Meaning: The Competitive Advantage of Purpose, Comprehension, and Significance
Future Competences for Leaders and Changemakers
Future Competencies for Leaders and Changemakers is a series designed to help you develop the critical skills needed to address today’s most pressing challenges, navigate complexity, inspire action, and drive meaningful change. It highlights essential skills and practical exercises to strengthen them—including those that are often overlooked or not yet fully recognised for their value.
Skill #1: Futures Literacy: The Art of Making Use of Tomorrow
Skill #2: Being: The Most Underrated Future Skill
Skill #3: Inner Development: The Bridge Between Business and Personal Growth
Skill #4: Deep Listening: The Future Demands an Ancient Skill
Skill #5: Breathing: Regulating Your Day with Simplicity
Skill #6: Creativity: Real-World Problem Solving
👉 Skill #7: Meaning: The Competitive Advantage of Creating Purpose
In a world where AI and automation take over the routine, the measurable, and the predictable, what remains uniquely and irreplaceably human?

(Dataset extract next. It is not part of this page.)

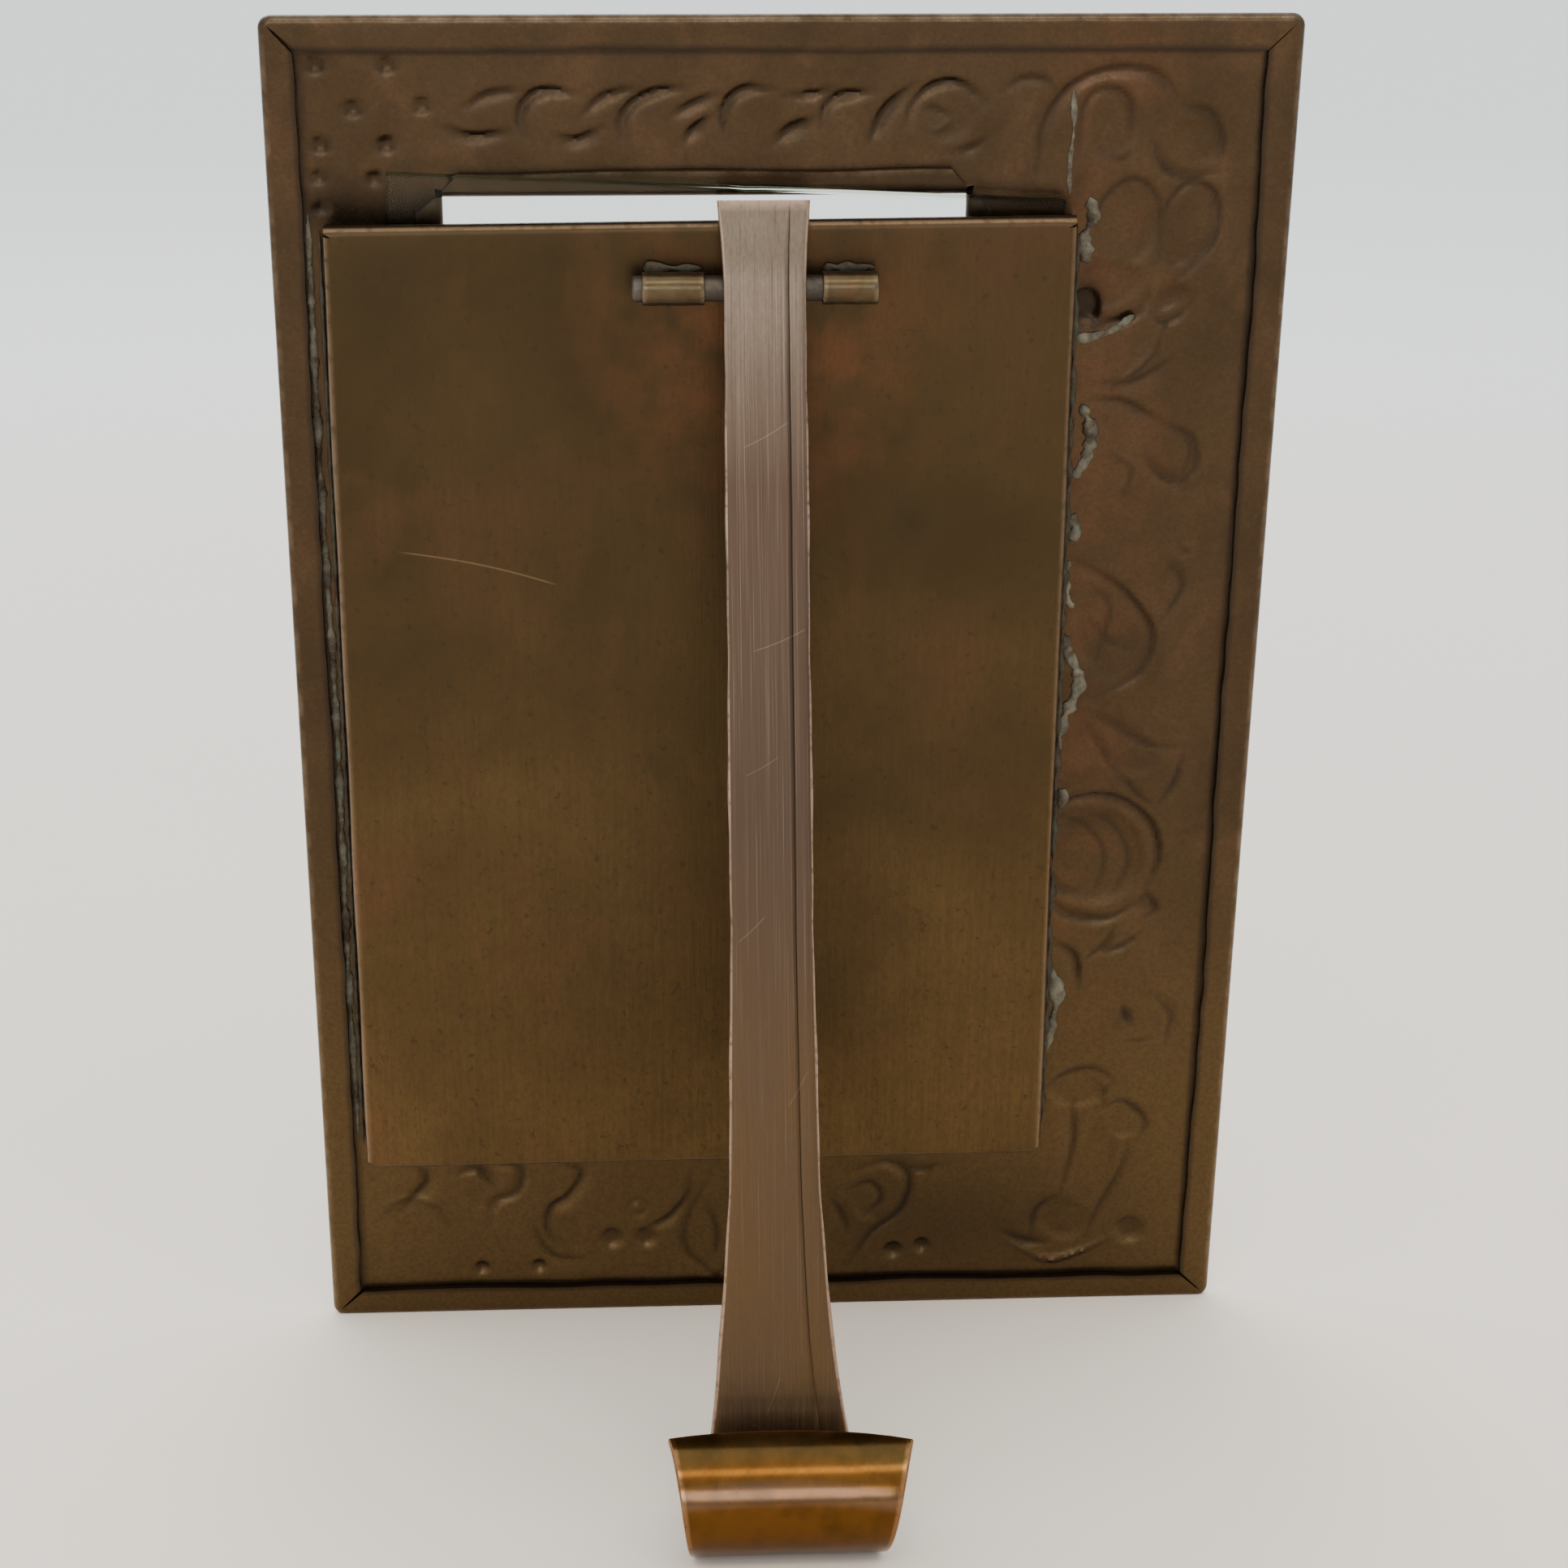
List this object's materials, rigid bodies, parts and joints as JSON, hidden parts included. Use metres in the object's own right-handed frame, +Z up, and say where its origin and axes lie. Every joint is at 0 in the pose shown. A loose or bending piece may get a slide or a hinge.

Perhaps it's creativity—yet, AI is already generating art and music. It might be emotional intelligence. However, one meta-skill will define success in the coming decades, a simple and profound quality: our ability to create and experience meaning.
The Meaning of Crisis and the Meaning Economy
We're living through a curious paradox. Material abundance has never been greater in developed economies, yet studies show increasing rates of disengagement, burnout, and what some philosophers call "existential vacancy" – the gnawing sense that something essential is missing.
The statistics tell a compelling story: the average worker would willingly sacrifice 23% of their future earnings for work that feels consistently meaningful1. This isn't just idealism—it's practical economics.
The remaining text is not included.